TASK OBJECTIVE: Reproduce each line exactly. Skip none.

GIVEN DATA:
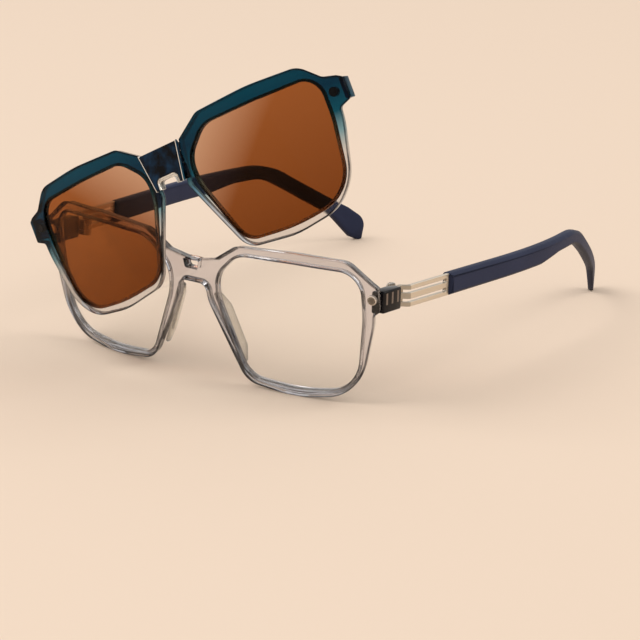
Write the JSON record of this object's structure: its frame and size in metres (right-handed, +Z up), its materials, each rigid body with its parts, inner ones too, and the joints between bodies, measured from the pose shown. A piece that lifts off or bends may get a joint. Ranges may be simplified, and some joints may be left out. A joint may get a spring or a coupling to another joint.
{
  "type": "magnetic clip-on eyeglasses",
  "caption": "Open square-rimmed eyeglasses with folding slotted metal temples, and a tinted clip-on that folds at its bridge, lifted off in front",
  "frame": {"origin": "On the floor the glasses stand on, under the middle of the box round the glasses and the lifted clip-on", "axes": "+X is the wearer's left, +Y runs back along the temples, +Z is up; the front faces -Y"},
  "size_m": [0.1416, 0.1692, 0.1063],
  "materials": {
    "grey_crystal": "polished clear grey acetate",
    "clear_lens": "clear coated lens",
    "nose_pad": "clear moulded pad",
    "plated_magnet": "satin nickel plate",
    "hinge_steel": "polished steel",
    "champagne_metal": "satin champagne plate",
    "navy_temple": "matt navy acetate",
    "blue_fade": "polished, petrol blue fading to clear grey",
    "brown_tint": "brown polarised lens",
    "dark_magnet": "black plated magnet",
    "bridge_blue": "polished blue-black"
  },
  "bodies": {
    "front": {"front_frame": "grey_crystal", "demo_lens_left": "clear_lens", "demo_lens_right": "clear_lens", "nose_pad_left": "nose_pad", "nose_pad_right": "nose_pad", "frame_magnet_left": "plated_magnet", "frame_magnet_right": "plated_magnet", "front_leaf_left": "hinge_steel", "front_leaf_right": "hinge_steel", "hinge_screw_left": "hinge_steel", "hinge_screw_right": "hinge_steel"},
    "temple_left": {"temple_leaf_left": "hinge_steel", "temple_plate_left": "champagne_metal", "temple_tip_left": "navy_temple"},
    "temple_right": {"temple_leaf_right": "hinge_steel", "temple_plate_right": "champagne_metal", "temple_tip_right": "navy_temple"},
    "clip_middle": {"clip_bridge": "bridge_blue", "clip_pin_left": "hinge_steel", "clip_pin_right": "hinge_steel"},
    "clip_left": {"clip_rim_left": "blue_fade", "tinted_lens_left": "brown_tint", "clip_magnet_left": "dark_magnet"},
    "clip_right": {"clip_rim_right": "blue_fade", "tinted_lens_right": "brown_tint", "clip_magnet_right": "dark_magnet"}
  },
  "joints": [
    {"name": "temple_fold_left", "type": "hinge", "parent": "front", "child": "temple_left", "pos_m": [0.06252, -0.04962, 0.03351], "axis": [0, 0.0471, 0.9989], "range_deg": [-2.8, 88]},
    {"name": "temple_fold_right", "type": "hinge", "parent": "front", "child": "temple_right", "pos_m": [-0.05965, -0.04962, 0.03351], "axis": [0, -0.0471, -0.9989], "range_deg": [0, 84]},
    {"name": "clip_pull_off", "type": "slide", "parent": "front", "child": "clip_middle", "axis": [0, -1, 0], "range_m": [0, 0.09]},
    {"name": "clip_fold_left", "type": "hinge", "parent": "clip_middle", "child": "clip_left", "pos_m": [0.00666, -0.08101, 0.07251], "axis": [-0.4764, 0.0478, 0.8779], "range_deg": [0, 80]},
    {"name": "clip_fold_right", "type": "hinge", "parent": "clip_middle", "child": "clip_right", "pos_m": [-0.00366, -0.08153, 0.06694], "axis": [0.4764, -0.0478, -0.8779], "range_deg": [0, 80]}
  ],
  "couplings": [
    {"joint": "clip_fold_left", "follows": "clip_pull_off", "rad_per_m": 15.5},
    {"joint": "clip_fold_right", "follows": "clip_pull_off", "rad_per_m": 15.5}
  ]
}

SOLUTION:
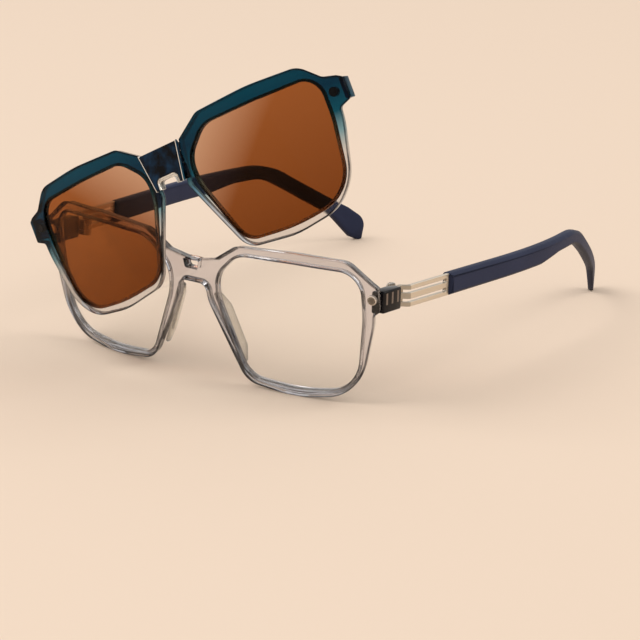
Write the JSON record of this object's structure: its frame and size in metres (right-handed, +Z up), its materials, each rigid body with its parts, inner ones too, and the joints between bodies, measured from the pose shown. A piece that lifts off or bends may get a joint. Ranges may be simplified, and some joints may be left out. A joint may get a spring or a coupling to another joint.
{
  "type": "magnetic clip-on eyeglasses",
  "caption": "Open square-rimmed eyeglasses with folding slotted metal temples, and a tinted clip-on that folds at its bridge, lifted off in front",
  "frame": {"origin": "On the floor the glasses stand on, under the middle of the box round the glasses and the lifted clip-on", "axes": "+X is the wearer's left, +Y runs back along the temples, +Z is up; the front faces -Y"},
  "size_m": [0.1416, 0.1692, 0.1063],
  "materials": {
    "grey_crystal": "polished clear grey acetate",
    "clear_lens": "clear coated lens",
    "nose_pad": "clear moulded pad",
    "plated_magnet": "satin nickel plate",
    "hinge_steel": "polished steel",
    "champagne_metal": "satin champagne plate",
    "navy_temple": "matt navy acetate",
    "blue_fade": "polished, petrol blue fading to clear grey",
    "brown_tint": "brown polarised lens",
    "dark_magnet": "black plated magnet",
    "bridge_blue": "polished blue-black"
  },
  "bodies": {
    "front": {"front_frame": "grey_crystal", "demo_lens_left": "clear_lens", "demo_lens_right": "clear_lens", "nose_pad_left": "nose_pad", "nose_pad_right": "nose_pad", "frame_magnet_left": "plated_magnet", "frame_magnet_right": "plated_magnet", "front_leaf_left": "hinge_steel", "front_leaf_right": "hinge_steel", "hinge_screw_left": "hinge_steel", "hinge_screw_right": "hinge_steel"},
    "temple_left": {"temple_leaf_left": "hinge_steel", "temple_plate_left": "champagne_metal", "temple_tip_left": "navy_temple"},
    "temple_right": {"temple_leaf_right": "hinge_steel", "temple_plate_right": "champagne_metal", "temple_tip_right": "navy_temple"},
    "clip_middle": {"clip_bridge": "bridge_blue", "clip_pin_left": "hinge_steel", "clip_pin_right": "hinge_steel"},
    "clip_left": {"clip_rim_left": "blue_fade", "tinted_lens_left": "brown_tint", "clip_magnet_left": "dark_magnet"},
    "clip_right": {"clip_rim_right": "blue_fade", "tinted_lens_right": "brown_tint", "clip_magnet_right": "dark_magnet"}
  },
  "joints": [
    {"name": "temple_fold_left", "type": "hinge", "parent": "front", "child": "temple_left", "pos_m": [0.06252, -0.04962, 0.03351], "axis": [0, 0.0471, 0.9989], "range_deg": [-2.8, 88]},
    {"name": "temple_fold_right", "type": "hinge", "parent": "front", "child": "temple_right", "pos_m": [-0.05965, -0.04962, 0.03351], "axis": [0, -0.0471, -0.9989], "range_deg": [0, 84]},
    {"name": "clip_pull_off", "type": "slide", "parent": "front", "child": "clip_middle", "axis": [0, -1, 0], "range_m": [0, 0.09]},
    {"name": "clip_fold_left", "type": "hinge", "parent": "clip_middle", "child": "clip_left", "pos_m": [0.00666, -0.08101, 0.07251], "axis": [-0.4764, 0.0478, 0.8779], "range_deg": [0, 80]},
    {"name": "clip_fold_right", "type": "hinge", "parent": "clip_middle", "child": "clip_right", "pos_m": [-0.00366, -0.08153, 0.06694], "axis": [0.4764, -0.0478, -0.8779], "range_deg": [0, 80]}
  ],
  "couplings": [
    {"joint": "clip_fold_left", "follows": "clip_pull_off", "rad_per_m": 15.5},
    {"joint": "clip_fold_right", "follows": "clip_pull_off", "rad_per_m": 15.5}
  ]
}